See what Pascal had to say about his time in the show, how RENT is like Nirvana and more after the break:

CL: How much longer do you think you’ll be able to play Roger? You first played the role more than a decade ago, and since then you’ve gotten married, had kids, been in a few movies and produced a couple albums — that’s a far cry from a struggling artist in NYC’s East Village.
AP: (laugh) Yeah, I think that’s why we’re doing this, you know? I can pretty confidently say that this is going to be our last endeavor with the show in any kind of extended run. We wanted to come back to the stage, to bring the show to the audiences who never made it to Broadway, to theaters all around the country, for one last run. [The "we" to whom Pascal refers includes himself and Anthony Rapp, who played Mark Cohen in the original run and the film version, and joins him in the current touring show.]
CL: When the show moved to the big screen, it brought RENT to a new generation — kids who aren’t as familiar with the devastation of AIDS or pre-Giuliani NYC. Do you think RENT still has the impact and relatability of its opening run?
AP: Well, what we’ve come to learn over the years is that the “relatability” so to speak, isn’t really about the specific issues the characters deal with, it’s about the broader message of the show. Like La Boheme, which the show is based on, the emotional impact is not lost on the audience, even though people don’t get tuberculosis anymore. That they get AIDS (in RENT) is incidental; it’s how the characters support each other, how they care about each other and love each other that’s important. So even though people don’t get AIDS as much anymore, at least in this country, it continues to be relevant.
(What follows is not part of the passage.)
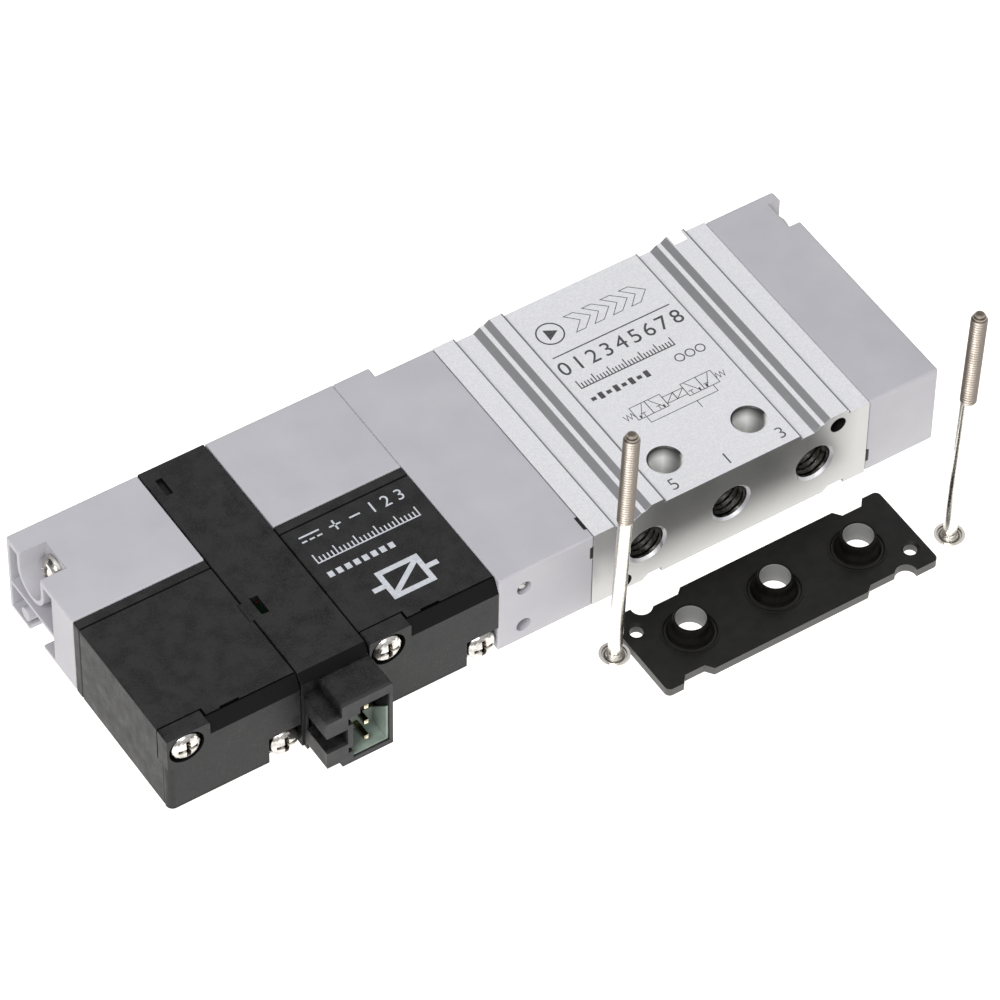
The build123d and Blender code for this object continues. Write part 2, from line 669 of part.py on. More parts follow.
def override_button(x):
    at = (x, Z_AXIS)
    face = Y_PILOT_BACK - OVERRIDE_RECESS
    body = rod("Y", (face, face - 2.6), at, OVERRIDE_R)
    body += rod("Y", (face - 2.6, face - 7.6), at, OVERRIDE_STEM_R)
    body -= ring("Y", (face - 1.9, face - 1.2), at, 1.05, OVERRIDE_R + 1)
    return body - block((x - 1.2, x + 1.2), (face - 0.6, face + THROUGH), (Z_AXIS - 0.2, Z_AXIS + 0.2))


def override_seal(x):
    return o_ring("Y", Y_PILOT_BACK - OVERRIDE_RECESS - 1.55, (x, Z_AXIS), 1.07, OVERRIDE_R + 0.03)


def override_spring(x):
    top = Y_PILOT_BACK - OVERRIDE_RECESS - 2.62
    return spring("Y", (Y_PILOT_BACK - 4.98, top), (x, Z_AXIS), 1.12, 0.14, 4)


# Terminal cover, socket and contacts


def dished_panel(x, y):
    """Shallow hollow in the strap's top, with gently sloping sides."""
    slope_width = 0.7
    top = Rectangle(x[1] - x[0], y[1] - y[0])
    floor = Rectangle(x[1] - x[0] - 2 * slope_width, y[1] - y[0] - 2 * slope_width)
    middle = ((x[0] + x[1]) / 2, (y[0] + y[1]) / 2)
    hollow = loft([Pos(0, 0, DISH_DEPTH) * top, floor])
    return Pos(*middle, THICKNESS - DISH_DEPTH) * hollow


def terminal_cover():
    """Strap that bridges the two solenoids, with latch windows and a sloped front."""
    x = (X_STRAP_LEFT + STRAP_GAP, X_STRAP_RIGHT - STRAP_GAP)
    body = block(x, (Y_FRONT, Y_PILOT_BACK), (THICKNESS - STRAP_THICKNESS, THICKNESS))
    body = fillet(body.edges().filter_by(Axis.Y).sort_by(Axis.Z)[-2:], 0.2)
    inner = (x[0] + 0.1, x[1] - 0.1)
    body += block(inner, (Y_FRONT, Y_FRONT + 1.0), (SOCKET_TOP + SEAM, THICKNESS - 0.3))
    body -= front_wedge((x[0] - THROUGH, x[1] + THROUGH), 11.0, Y_FRONT + 0.85)
    body -= dished_panel((x[0] + 1.1, x[1] - 0.8), (-16.0, 13.2))
    body -= block((x[0] + 1.3, x[0] + 2.2), (14.7, 17.5), (THICKNESS - 0.6, THICKNESS + THROUGH))
    body -= block((x[0] + 1.2, x[0] + 2.3), (-7.1, -4.2), (THICKNESS - 2, THICKNESS + THROUGH))
    return body + block((X_STRAP_LEFT - 0.4, x[0] + 0.1), (-7.4, -4.5), (THICKNESS - 0.6, THICKNESS))


def socket_front():
    """Plug socket with its latch rail and foot on the left."""
    y = (SOCKET_FRONT, Y_FRONT + 0.1)
    body = block((SOCKET_LEFT, SOCKET_RIGHT), y, (0, SOCKET_TOP))
    side = (X_STRAP_LEFT + 0.4, SOCKET_LEFT + 0.5)
    body += block(side, y, (6.4, 9.1))
    body += block(side, y, (1.0, 3.7))
    body = chamfer(body.edges().filter_by(Axis.Y).sort_by(Axis.Z)[-2:], 0.2)
    rail_gap = (side[0] - THROUGH, CAVITY_LEFT - 0.7)
    body -= block(rail_gap, (SOCKET_FRONT - THROUGH, y[1] - 0.6), (3.7, 6.4))
    cavity_y = (SOCKET_FRONT - THROUGH, y[1] + THROUGH)
    body -= block((CAVITY_LEFT, CAVITY_RIGHT), cavity_y, (CAVITY_FLOOR, CAVITY_TOP))
    body += block((CAVITY_LEFT, CAVITY_LEFT + 1.0), y, (8.3, CAVITY_TOP))
    for key in ((2.0, 2.9), (7.0, 8.2)):
        body -= block((CAVITY_LEFT - 0.65, CAVITY_LEFT), (SOCKET_FRONT - THROUGH, y[1] - 1.2), key)
    return body - block((X_STRAP_LEFT, SOCKET_LEFT - 0.3), (SOCKET_FRONT - THROUGH, y[1]), (-1, 1.0))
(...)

CL: Do you think that RENT has the same impact on screen as it does onstage? And on a similar note, do you find it ironic that a show about young artists living on society’s fringes has become a marketing tool?
AP: Yeah, it’s absolutely bizarre. It’s like, you can use the analogy of when Nirvana became so popular. Grunge was anti-establishment and everything they were doing was to combat that, and everything they were writing music about, and then they became huge. But I was thrilled with the success [of the Broadway run and the movie]. I mean, maybe before we started I was worried about maintaining its integrity, but we realized once we got there that the show belonged on Broadway.
CL: Since you came from a rock background, was it difficult to acclimate to the culture of musicals and Broadway? Or was your previous experience an inspiration for playing the role of a punk rocker hoping to create one memorable song?
AP: It felt comfortable from day one, more comfortable than a rock band. I felt like it was something I was meant to do and I never had a problem doing it. Yeah, I think my background made me feel comfortable in that role, and now because I’ve been doing it so long and I’m comfortable playing that part, vocally I’ve become synonymous with that role. It helped establish me.
CL: In a 1998 interview for outpatient.com, you said that when you landed the role of Roger, you “weren’t jumping for joy” because the show wasn’t the phenomenon it’s become. When did you realize just how big the show had become?
AP: I think when we moved to Broadway, we knew it would be really special and it was gonna last. I mean, we knew it was special already, but that’s when we knew we could quit our day jobs.